We’re Barely Using The Best Tool We Have To Fight Obesity
~ 19 Minute Read
“There’s a surprisingly big disconnect between how obesity researchers think about the causes of and treatments for obesity and how the American public does.
Researchers think some people have genetic and hormonal traits that make them more susceptible to obesity. They view obesity as a complex, chronic disease, like cancer, with many causes and subtypes. They’re also losing faith in dieting and exercise, neither of which is very helpful for weight loss in the long term.
The public, on the other hand, generally believes obesity is caused by a lack of willpower, and that it can be fixed with gym memberships and trendy diets. In one 2016 survey of more than 1,500 Americans, 60 percent of the participants said dieting and exercise were even more effective than surgery for long-term weight loss.
Here’s the thing, though: Weight loss surgery is far and away medicine’s best treatment for severe obesity.
The medical case for bariatric surgery has grown much stronger in recent years. High-quality studies on the long-term health outcomes of people with obesity who got surgery show, on average, that they’re able to lose dramatic amounts of weight, and even reverse or prevent their obesity-related health conditions, like diabetes and high cholesterol. A new study out in JAMA Surgery demonstrated this once again. That’s why Medicaid now covers the procedure in 46 states, and so do national health systems in countries as diverse as Israel, Brazil, and Canada.
Yet out of the 20 million people who are eligible in the US, fewer than 1 percent get bariatric surgery for weight loss, according to the Obesity Society.
Why?
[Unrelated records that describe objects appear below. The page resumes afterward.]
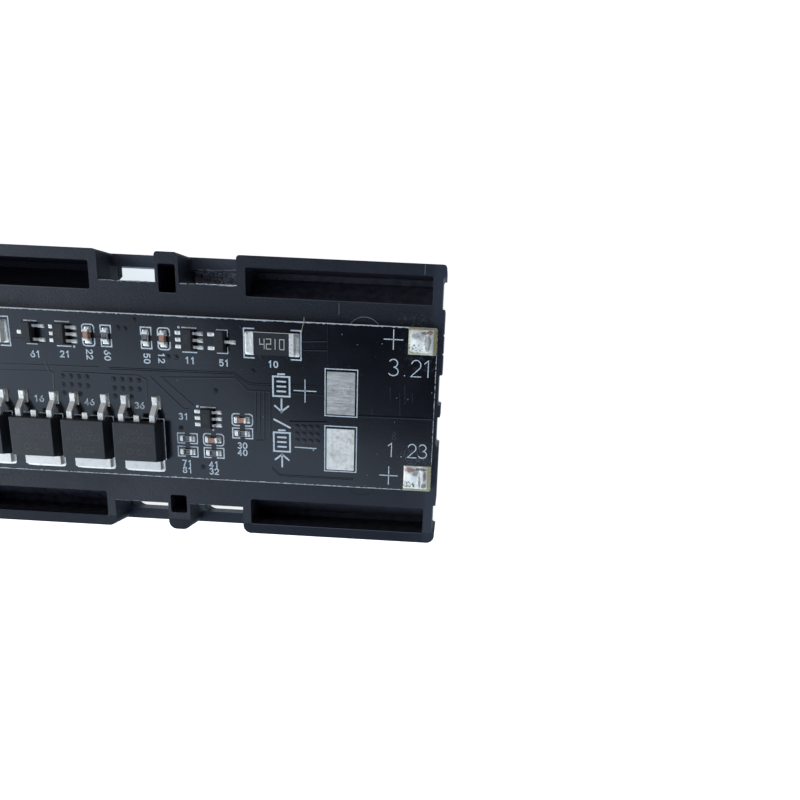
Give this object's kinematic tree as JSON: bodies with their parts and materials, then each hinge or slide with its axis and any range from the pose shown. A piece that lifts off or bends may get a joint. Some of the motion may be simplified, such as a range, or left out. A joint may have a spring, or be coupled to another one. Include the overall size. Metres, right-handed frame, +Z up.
{
  "type": "battery management board",
  "caption": "Two-cell battery protection board with a row of power transistors, fixed on a moulded plastic cell carrier with side pockets and windows.",
  "frame": {"origin": "middle of the carrier's footprint, on the plane its lower rim stands on", "axes": "+X along the cells, towards the output pads; +Y towards the row of small chips; +Z up, out of the component side"},
  "size_m": [0.0794, 0.0408, 0.0101],
  "materials": {
    "carrier_plastic": "moulded, satin",
    "board_mask": "solder mask, semi-gloss",
    "pad_dull": "tinned, dull and scratched",
    "pad_bright": "tinned, bright",
    "solder": "flowed solder, lumpy",
    "package_plastic": "moulded epoxy",
    "chip_plastic": "moulded epoxy",
    "tinned_metal": "tin plated",
    "ceramic_dark": "overglazed",
    "ceramic_brown": "fired, matt"
  },
  "bodies": {
    "root": {"carrier": "carrier_plastic", "circuit_board": "board_mask", "output_pad_plus": "pad_dull", "output_pad_minus": "pad_bright", "cell_joint_back_left": "solder", "cell_joint_back_right": "solder", "cell_joint_front_left": "solder", "cell_joint_front_right": "solder", "power_transistor_1_body": "package_plastic", "power_transistor_1_tab": "tinned_metal", "power_transistor_1_leads": "tinned_metal", "power_transistor_2_body": "package_plastic", "power_transistor_2_tab": "tinned_metal", "power_transistor_2_leads": "tinned_metal", "power_transistor_3_body": "package_plastic", "power_transistor_3_tab": "tinned_metal", "power_transistor_3_leads": "tinned_metal", "power_transistor_4_body": "package_plastic", "power_transistor_4_tab": "tinned_metal", "power_transistor_4_leads": "tinned_metal", "protection_chip_left_body": "chip_plastic", "protection_chip_left_leads": "tinned_metal", "protection_chip_right_body": "chip_plastic", "protection_chip_right_leads": "tinned_metal", "sensing_chip_body": "chip_plastic", "sensing_chip_leads": "tinned_metal", "small_transistor_left_body": "chip_plastic", "small_transistor_left_leads": "tinned_metal", "small_transistor_right_body": "chip_plastic", "small_transistor_right_leads": "tinned_metal", "shunt_left_body": "ceramic_dark", "shunt_left_caps": "tinned_metal", "shunt_right_body": "ceramic_dark", "shunt_right_caps": "tinned_metal", "channel_resistor_left_body": "ceramic_dark", "channel_resistor_left_caps": "tinned_metal", "channel_resistor_right_body": "ceramic_dark", "channel_resistor_right_caps": "tinned_metal", "channel_capacitor_left_body": "ceramic_brown", "channel_capacitor_left_caps": "tinned_metal", "channel_capacitor_right_body": "ceramic_brown", "channel_capacitor_right_caps": "tinned_metal", "sense_resistor_1_body": "ceramic_dark", "sense_resistor_1_caps": "tinned_metal", "sense_resistor_2_body": "ceramic_dark", "sense_resistor_2_caps": "tinned_metal", "sense_resistor_3_body": "ceramic_dark", "sense_resistor_3_caps": "tinned_metal", "sense_resistor_4_body": "ceramic_dark", "sense_resistor_4_caps": "tinned_metal", "sense_capacitor_1_body": "ceramic_brown", "sense_capacitor_1_caps": "tinned_metal", "sense_capacitor_2_body": "ceramic_brown", "sense_capacitor_2_caps": "tinned_metal"}
  },
  "joints": []
}
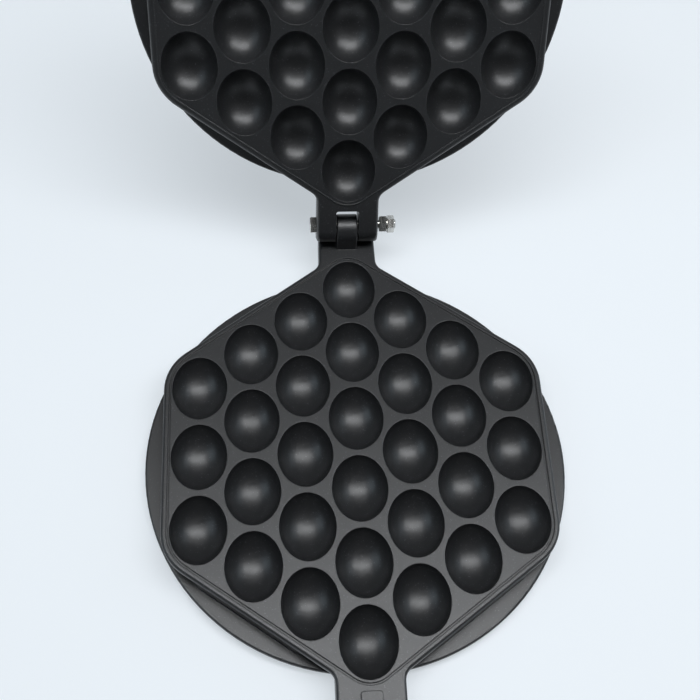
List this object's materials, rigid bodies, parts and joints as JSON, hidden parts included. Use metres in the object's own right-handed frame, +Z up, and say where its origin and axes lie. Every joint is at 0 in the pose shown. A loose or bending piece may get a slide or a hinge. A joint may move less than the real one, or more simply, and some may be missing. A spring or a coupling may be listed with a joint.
{
  "type": "egg waffle pan",
  "caption": "Hinged two-sided stovetop pan for egg waffles: two round-flanged castings with a hexagon of egg-shaped cells, a bolted hinge, two grips and a wire latch.",
  "frame": {"origin": "centre of the lower half's round foot, on the plane it stands on", "axes": "+Y towards the hinge, -Y towards the lower grip, +Z up, X along the hinge axis; modelled open, the upper half leaning back on its heel stop"},
  "size_m": [0.2108, 0.632, 0.3949],
  "materials": {
    "coated_casting": "dark grey non-stick coating on cast aluminium",
    "grip": "black moulded phenolic",
    "ferrule": "stainless steel",
    "hardware": "bright zinc-plated steel",
    "wire": "stainless spring wire"
  },
  "bodies": {
    "base": {"lower_pan": "coated_casting", "lower_ferrule": "ferrule", "lower_grip": "grip", "lower_tie_washer": "hardware", "lower_spring_washer": "hardware", "lower_tie_screw": "hardware"},
    "lid": {"upper_pan": "coated_casting", "hinge_bolt": "hardware", "hinge_nut_inner": "hardware", "hinge_nut_outer": "hardware", "upper_ferrule": "ferrule", "upper_grip": "grip", "upper_tie_washer": "hardware", "upper_spring_washer": "hardware", "upper_tie_screw": "hardware"},
    "bail": {"latch_bail": "wire"}
  },
  "joints": [
    {"name": "lid_hinge", "type": "hinge", "parent": "base", "child": "lid", "pos_m": [0, 0.12775, 0.0284], "axis": [1, 0, 0], "range_deg": [0, 120]},
    {"name": "bail_hinge", "type": "hinge", "parent": "lid", "child": "bail", "pos_m": [0, 0.33192, 0.38424], "axis": [1, 0, 0], "range_deg": [0, 240]}
  ]
}
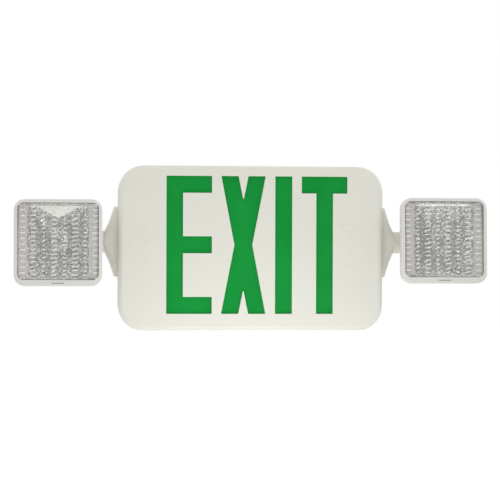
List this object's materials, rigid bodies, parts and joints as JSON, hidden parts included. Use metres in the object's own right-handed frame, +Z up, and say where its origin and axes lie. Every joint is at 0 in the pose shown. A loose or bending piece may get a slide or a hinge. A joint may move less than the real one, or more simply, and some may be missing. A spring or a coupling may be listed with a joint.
{
  "type": "emergency exit light",
  "caption": "Wall-mounted emergency exit light: a soft-edged sign box with a green lit legend and a square swivelling lamp head on each end.",
  "frame": {"origin": "centre of the supply entry hole in the back plate, in the wall plane", "axes": "+X to the right seen from the front, along the sign's length; +Y into the wall; +Z up"},
  "size_m": [0.5192, 0.0783, 0.1826],
  "materials": {
    "housing_plastic": "warm white moulded thermoplastic, low sheen",
    "legend_plastic": "green translucent panel",
    "tray_plastic": "bright white reflector tray",
    "board_laminate": "green circuit board laminate",
    "led_package": "cream LED packages",
    "steel": "zinc plated steel",
    "core_steel": "varnished laminations and bobbin",
    "relay_case": "dark blue sealed case",
    "capacitor_can": "sleeved aluminium cans",
    "terminal_plastic": "natural nylon",
    "cell_wrap": "shrink sleeve over steel cells",
    "button_plastic": "warm white moulded plastic",
    "switch_plastic": "black switch body",
    "pilot_lens": "red indicator lens",
    "lens_clear": "clear prismatic polycarbonate",
    "reflector_metal": "bright formed reflector"
  },
  "bodies": {
    "housing": {"back_housing": "housing_plastic", "battery_cells": "cell_wrap", "battery_strap": "steel", "board_screws": "steel", "button_spring": "steel", "capacitors": "capacitor_can", "circuit_board": "board_laminate", "front_cover": "housing_plastic", "left_collar": "housing_plastic", "left_collar_screws": "steel", "legend_lens": "legend_plastic", "light_box": "tray_plastic", "light_box_screws": "steel", "lower_led_board": "board_laminate", "pilot_light": "pilot_lens", "relay": "relay_case", "right_collar": "housing_plastic", "right_collar_screws": "steel", "sign_leds": "led_package", "terminal_block": "terminal_plastic", "test_switch": "switch_plastic", "transformer": "core_steel", "upper_led_board": "board_laminate"},
    "left_arm": {"left_stem": "housing_plastic", "left_washer": "steel", "left_nut": "housing_plastic"},
    "left_head": {"left_head_shell": "housing_plastic", "left_bezel": "housing_plastic", "left_lens": "lens_clear", "left_reflector": "reflector_metal", "left_lamp_board": "board_laminate", "left_lamp_led": "led_package", "left_pivot_pin": "steel", "left_glare_flap": "tray_plastic"},
    "right_arm": {"right_stem": "housing_plastic", "right_washer": "steel", "right_nut": "housing_plastic"},
    "right_head": {"right_head_shell": "housing_plastic", "right_bezel": "housing_plastic", "right_lens": "lens_clear", "right_reflector": "reflector_metal", "right_lamp_board": "board_laminate", "right_lamp_led": "led_package", "right_pivot_pin": "steel"},
    "button": {"test_button": "button_plastic"}
  },
  "joints": [
    {"name": "left_swivel", "type": "hinge", "parent": "housing", "child": "left_arm", "pos_m": [-0.16115, -0.03, 0.007], "axis": [1, 0, 0], "range_deg": [-37, 33]},
    {"name": "left_tilt", "type": "hinge", "parent": "left_arm", "child": "left_head", "pos_m": [-0.17965, -0.03, 0.007], "axis": [0, -0.0349, 0.9994], "range_deg": [-12, 15]},
    {"name": "right_swivel", "type": "hinge", "parent": "housing", "child": "right_arm", "pos_m": [0.16115, -0.03, 0.007], "axis": [1, 0, 0], "range_deg": [-32, 38]},
    {"name": "right_tilt", "type": "hinge", "parent": "right_arm", "child": "right_head", "pos_m": [0.17965, -0.03, 0.007], "axis": [0, 0.0523, 0.9986], "range_deg": [-15, 12]},
    {"name": "test_press", "type": "slide", "parent": "housing", "child": "button", "axis": [0, 0, 1], "range_m": [0, 0.0015], "stiffness_N_per_m": 600, "springref_m": -0.002, "deforming": ["button_spring"]}
  ]
}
Polling data shows that many Americans still think it’s dangerous and ineffective.
To be clear, not all weight loss surgeries are created equal: The gastric bypass and gastric sleeve operations are considered superior to the lap band, for example. And surgery isn’t for people with a few pounds to lose; it’s reserved for those with severe obesity. Even the best surgeries don’t work in some people, and can cause disturbing side effects in rare cases. But bariatric surgery’s benefits appear to vastly outweigh its harms on average, and it is shaping up to be a genuine help for people struggling through one of the most urgent health crises of our time. It’s time we started paying attention.”